— Start —
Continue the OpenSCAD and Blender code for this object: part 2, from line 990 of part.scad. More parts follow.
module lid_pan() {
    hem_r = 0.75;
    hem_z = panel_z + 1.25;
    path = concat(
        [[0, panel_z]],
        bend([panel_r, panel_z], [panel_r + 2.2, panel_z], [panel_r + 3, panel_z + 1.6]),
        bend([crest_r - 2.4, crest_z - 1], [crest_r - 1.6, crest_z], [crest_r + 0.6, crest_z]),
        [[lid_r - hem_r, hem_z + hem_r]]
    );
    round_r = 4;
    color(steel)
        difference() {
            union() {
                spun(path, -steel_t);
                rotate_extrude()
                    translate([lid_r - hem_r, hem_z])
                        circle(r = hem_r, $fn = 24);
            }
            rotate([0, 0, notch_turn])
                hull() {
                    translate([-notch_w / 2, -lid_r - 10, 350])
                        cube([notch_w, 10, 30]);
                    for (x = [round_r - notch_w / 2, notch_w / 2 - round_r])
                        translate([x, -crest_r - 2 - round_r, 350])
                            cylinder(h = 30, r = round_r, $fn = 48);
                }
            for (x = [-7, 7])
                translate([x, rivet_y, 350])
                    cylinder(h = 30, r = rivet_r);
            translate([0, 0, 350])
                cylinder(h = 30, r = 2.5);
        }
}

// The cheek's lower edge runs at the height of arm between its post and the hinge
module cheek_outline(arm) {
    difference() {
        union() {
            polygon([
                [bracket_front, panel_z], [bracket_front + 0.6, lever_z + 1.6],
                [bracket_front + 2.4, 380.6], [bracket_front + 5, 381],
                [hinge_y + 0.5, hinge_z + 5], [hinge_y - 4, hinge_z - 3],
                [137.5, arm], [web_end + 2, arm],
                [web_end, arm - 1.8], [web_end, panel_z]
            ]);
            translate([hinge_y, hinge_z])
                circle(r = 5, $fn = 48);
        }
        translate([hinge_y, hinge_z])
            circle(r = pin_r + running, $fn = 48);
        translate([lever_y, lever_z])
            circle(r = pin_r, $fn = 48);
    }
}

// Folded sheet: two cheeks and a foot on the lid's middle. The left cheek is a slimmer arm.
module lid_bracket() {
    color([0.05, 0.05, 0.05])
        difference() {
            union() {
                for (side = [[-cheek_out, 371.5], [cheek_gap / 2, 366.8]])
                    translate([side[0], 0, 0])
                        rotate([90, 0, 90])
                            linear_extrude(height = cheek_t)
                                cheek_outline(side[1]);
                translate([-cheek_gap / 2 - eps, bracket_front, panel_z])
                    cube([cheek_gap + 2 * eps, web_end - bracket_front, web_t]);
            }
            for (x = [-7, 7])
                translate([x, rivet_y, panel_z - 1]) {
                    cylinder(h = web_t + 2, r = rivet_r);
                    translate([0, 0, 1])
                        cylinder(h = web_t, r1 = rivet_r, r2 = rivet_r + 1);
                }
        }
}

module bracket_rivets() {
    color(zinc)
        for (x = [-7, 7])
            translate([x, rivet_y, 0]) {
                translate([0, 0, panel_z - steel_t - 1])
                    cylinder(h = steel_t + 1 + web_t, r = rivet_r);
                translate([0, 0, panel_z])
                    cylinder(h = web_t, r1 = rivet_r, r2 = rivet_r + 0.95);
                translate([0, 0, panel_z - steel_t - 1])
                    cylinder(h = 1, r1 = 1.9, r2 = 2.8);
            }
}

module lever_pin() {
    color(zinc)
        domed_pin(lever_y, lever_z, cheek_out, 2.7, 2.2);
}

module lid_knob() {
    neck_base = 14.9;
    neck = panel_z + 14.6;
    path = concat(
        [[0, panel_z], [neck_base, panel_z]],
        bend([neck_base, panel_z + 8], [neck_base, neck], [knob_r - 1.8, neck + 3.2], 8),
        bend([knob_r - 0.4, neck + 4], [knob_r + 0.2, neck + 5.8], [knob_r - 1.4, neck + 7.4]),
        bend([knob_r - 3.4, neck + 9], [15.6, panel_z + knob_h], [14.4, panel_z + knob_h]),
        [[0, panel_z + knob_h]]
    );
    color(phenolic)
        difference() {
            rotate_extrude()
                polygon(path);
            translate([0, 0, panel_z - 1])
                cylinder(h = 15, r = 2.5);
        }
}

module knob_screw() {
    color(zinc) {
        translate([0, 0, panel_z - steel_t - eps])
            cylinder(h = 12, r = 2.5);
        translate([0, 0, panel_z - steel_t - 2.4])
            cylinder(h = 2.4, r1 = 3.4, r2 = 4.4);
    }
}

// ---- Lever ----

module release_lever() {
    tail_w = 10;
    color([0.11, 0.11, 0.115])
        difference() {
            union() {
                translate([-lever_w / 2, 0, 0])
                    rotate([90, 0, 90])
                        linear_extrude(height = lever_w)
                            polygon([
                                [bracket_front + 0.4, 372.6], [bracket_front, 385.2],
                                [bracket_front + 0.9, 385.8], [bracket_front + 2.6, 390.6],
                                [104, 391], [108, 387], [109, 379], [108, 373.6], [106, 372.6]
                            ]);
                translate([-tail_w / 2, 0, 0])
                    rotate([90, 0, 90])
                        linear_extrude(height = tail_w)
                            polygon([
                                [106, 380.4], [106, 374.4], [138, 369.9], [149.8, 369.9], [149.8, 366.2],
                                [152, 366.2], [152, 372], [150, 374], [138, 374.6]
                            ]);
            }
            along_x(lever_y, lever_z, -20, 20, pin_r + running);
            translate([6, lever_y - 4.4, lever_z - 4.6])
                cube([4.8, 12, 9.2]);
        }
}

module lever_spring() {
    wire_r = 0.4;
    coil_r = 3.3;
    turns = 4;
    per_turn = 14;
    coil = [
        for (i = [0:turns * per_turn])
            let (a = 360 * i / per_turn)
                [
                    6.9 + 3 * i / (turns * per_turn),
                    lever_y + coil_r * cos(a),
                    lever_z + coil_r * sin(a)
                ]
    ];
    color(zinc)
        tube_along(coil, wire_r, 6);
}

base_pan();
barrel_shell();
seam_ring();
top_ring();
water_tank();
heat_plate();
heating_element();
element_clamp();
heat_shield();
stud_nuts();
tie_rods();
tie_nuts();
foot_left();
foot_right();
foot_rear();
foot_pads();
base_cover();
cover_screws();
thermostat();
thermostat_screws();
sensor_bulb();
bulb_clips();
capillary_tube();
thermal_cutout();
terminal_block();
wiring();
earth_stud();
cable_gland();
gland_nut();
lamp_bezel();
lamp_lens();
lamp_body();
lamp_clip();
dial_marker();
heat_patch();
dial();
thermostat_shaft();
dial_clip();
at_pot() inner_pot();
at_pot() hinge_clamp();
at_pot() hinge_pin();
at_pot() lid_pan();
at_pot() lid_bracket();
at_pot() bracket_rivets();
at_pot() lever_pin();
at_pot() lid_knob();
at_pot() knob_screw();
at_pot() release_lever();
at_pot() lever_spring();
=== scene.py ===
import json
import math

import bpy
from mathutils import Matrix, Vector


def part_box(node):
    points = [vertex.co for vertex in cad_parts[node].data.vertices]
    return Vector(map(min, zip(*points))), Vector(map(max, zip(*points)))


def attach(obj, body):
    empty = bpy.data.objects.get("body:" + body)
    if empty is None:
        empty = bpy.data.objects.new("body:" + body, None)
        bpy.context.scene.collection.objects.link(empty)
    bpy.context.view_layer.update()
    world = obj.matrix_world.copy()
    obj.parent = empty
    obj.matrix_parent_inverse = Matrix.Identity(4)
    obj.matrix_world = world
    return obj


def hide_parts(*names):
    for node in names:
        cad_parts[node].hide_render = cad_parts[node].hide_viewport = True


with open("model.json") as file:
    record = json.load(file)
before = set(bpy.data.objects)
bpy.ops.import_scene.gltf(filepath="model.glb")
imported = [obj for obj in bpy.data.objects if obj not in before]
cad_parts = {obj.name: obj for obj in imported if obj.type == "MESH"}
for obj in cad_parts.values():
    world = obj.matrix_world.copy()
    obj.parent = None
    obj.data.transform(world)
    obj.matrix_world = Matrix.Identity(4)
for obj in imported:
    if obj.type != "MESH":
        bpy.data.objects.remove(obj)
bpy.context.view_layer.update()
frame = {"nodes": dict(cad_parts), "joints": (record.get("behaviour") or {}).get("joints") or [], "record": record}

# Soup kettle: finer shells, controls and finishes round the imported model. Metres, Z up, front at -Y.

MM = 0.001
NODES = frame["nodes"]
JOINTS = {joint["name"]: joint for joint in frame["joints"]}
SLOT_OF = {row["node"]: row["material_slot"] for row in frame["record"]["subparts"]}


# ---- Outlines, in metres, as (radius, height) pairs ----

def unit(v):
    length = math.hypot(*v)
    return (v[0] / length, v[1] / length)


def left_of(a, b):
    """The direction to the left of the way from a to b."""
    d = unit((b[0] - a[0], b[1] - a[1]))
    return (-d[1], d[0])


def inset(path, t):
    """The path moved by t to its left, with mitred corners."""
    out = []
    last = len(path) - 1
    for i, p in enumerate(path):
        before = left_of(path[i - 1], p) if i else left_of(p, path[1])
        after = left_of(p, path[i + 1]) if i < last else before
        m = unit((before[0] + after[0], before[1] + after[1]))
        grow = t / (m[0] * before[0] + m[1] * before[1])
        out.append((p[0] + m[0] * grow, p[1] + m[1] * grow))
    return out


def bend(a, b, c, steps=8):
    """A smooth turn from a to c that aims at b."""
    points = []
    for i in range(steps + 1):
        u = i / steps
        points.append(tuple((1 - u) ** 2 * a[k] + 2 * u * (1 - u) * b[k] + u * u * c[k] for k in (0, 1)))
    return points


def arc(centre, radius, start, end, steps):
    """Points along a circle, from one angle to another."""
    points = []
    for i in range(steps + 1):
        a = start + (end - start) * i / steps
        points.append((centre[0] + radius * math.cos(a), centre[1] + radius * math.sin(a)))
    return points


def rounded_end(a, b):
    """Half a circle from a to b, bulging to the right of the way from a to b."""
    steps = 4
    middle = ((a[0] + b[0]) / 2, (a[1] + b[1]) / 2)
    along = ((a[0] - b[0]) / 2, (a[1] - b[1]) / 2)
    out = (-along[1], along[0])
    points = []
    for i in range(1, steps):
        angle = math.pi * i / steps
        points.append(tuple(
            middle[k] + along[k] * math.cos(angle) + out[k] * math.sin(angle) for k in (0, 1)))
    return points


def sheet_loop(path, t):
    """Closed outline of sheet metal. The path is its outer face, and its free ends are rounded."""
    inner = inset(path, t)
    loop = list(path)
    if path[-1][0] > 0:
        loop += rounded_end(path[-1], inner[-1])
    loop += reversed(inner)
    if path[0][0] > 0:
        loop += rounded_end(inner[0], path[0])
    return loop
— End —
All lines in the listing above from the line containing "gland_nut();" to the line containing "obj.data.transform(world)", inclusive, should be retyped exactly; no other lines should appear.

- _Output below_
gland_nut();
lamp_bezel();
lamp_lens();
lamp_body();
lamp_clip();
dial_marker();
heat_patch();
dial();
thermostat_shaft();
dial_clip();
at_pot() inner_pot();
at_pot() hinge_clamp();
at_pot() hinge_pin();
at_pot() lid_pan();
at_pot() lid_bracket();
at_pot() bracket_rivets();
at_pot() lever_pin();
at_pot() lid_knob();
at_pot() knob_screw();
at_pot() release_lever();
at_pot() lever_spring();
=== scene.py ===
import json
import math

import bpy
from mathutils import Matrix, Vector


def part_box(node):
    points = [vertex.co for vertex in cad_parts[node].data.vertices]
    return Vector(map(min, zip(*points))), Vector(map(max, zip(*points)))


def attach(obj, body):
    empty = bpy.data.objects.get("body:" + body)
    if empty is None:
        empty = bpy.data.objects.new("body:" + body, None)
        bpy.context.scene.collection.objects.link(empty)
    bpy.context.view_layer.update()
    world = obj.matrix_world.copy()
    obj.parent = empty
    obj.matrix_parent_inverse = Matrix.Identity(4)
    obj.matrix_world = world
    return obj


def hide_parts(*names):
    for node in names:
        cad_parts[node].hide_render = cad_parts[node].hide_viewport = True


with open("model.json") as file:
    record = json.load(file)
before = set(bpy.data.objects)
bpy.ops.import_scene.gltf(filepath="model.glb")
imported = [obj for obj in bpy.data.objects if obj not in before]
cad_parts = {obj.name: obj for obj in imported if obj.type == "MESH"}
for obj in cad_parts.values():
    world = obj.matrix_world.copy()
    obj.parent = None
    obj.data.transform(world)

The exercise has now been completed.